-------- Material provided --------
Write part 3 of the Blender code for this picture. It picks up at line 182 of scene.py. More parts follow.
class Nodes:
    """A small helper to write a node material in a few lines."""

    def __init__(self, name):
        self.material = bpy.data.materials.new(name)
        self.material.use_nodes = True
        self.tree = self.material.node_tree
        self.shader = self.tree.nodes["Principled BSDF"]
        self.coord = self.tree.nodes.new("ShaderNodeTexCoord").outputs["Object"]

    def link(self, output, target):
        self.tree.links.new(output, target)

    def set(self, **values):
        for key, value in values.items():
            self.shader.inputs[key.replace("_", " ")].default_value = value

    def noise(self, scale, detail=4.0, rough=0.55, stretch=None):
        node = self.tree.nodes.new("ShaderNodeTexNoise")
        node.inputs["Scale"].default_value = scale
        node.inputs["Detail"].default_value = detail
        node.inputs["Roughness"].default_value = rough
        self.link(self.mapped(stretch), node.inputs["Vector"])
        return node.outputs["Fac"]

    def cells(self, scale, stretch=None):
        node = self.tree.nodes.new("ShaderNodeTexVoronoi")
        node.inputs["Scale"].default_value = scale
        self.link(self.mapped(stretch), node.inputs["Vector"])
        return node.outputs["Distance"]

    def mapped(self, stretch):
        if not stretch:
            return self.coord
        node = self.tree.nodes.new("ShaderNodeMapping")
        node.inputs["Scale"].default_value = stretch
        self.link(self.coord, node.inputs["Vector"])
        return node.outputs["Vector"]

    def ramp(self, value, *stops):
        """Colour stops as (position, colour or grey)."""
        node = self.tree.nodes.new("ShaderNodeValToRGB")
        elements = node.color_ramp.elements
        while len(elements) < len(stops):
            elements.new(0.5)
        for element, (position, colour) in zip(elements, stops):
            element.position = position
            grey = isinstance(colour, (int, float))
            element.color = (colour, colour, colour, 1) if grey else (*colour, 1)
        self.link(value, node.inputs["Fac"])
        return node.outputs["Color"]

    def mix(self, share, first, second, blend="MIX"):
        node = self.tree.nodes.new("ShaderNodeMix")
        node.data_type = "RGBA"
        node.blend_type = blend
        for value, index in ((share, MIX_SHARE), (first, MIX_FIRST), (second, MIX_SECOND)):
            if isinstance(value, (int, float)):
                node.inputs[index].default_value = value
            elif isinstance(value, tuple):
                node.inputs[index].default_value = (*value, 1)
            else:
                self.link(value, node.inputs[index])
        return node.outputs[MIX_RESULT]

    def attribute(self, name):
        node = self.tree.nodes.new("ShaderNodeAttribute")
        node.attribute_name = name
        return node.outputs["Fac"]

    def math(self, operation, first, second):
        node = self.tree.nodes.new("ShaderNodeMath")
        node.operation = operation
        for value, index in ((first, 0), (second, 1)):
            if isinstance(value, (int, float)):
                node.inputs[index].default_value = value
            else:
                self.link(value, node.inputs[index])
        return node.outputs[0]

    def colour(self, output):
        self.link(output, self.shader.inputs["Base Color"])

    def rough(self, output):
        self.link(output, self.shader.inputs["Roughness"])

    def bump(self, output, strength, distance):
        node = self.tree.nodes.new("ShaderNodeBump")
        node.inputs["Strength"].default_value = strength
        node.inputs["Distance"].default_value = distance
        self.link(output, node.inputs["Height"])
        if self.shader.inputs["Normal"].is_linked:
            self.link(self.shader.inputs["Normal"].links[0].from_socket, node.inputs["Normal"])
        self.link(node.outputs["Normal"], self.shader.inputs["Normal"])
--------
All lines from the beginning of the material above through the one with "small helper to" need to be returned exactly; please return those and only those.

Write part 3 of the Blender code for this picture. It picks up at line 182 of scene.py. More parts follow.
class Nodes:
    """A small helper to write a node material in a few lines."""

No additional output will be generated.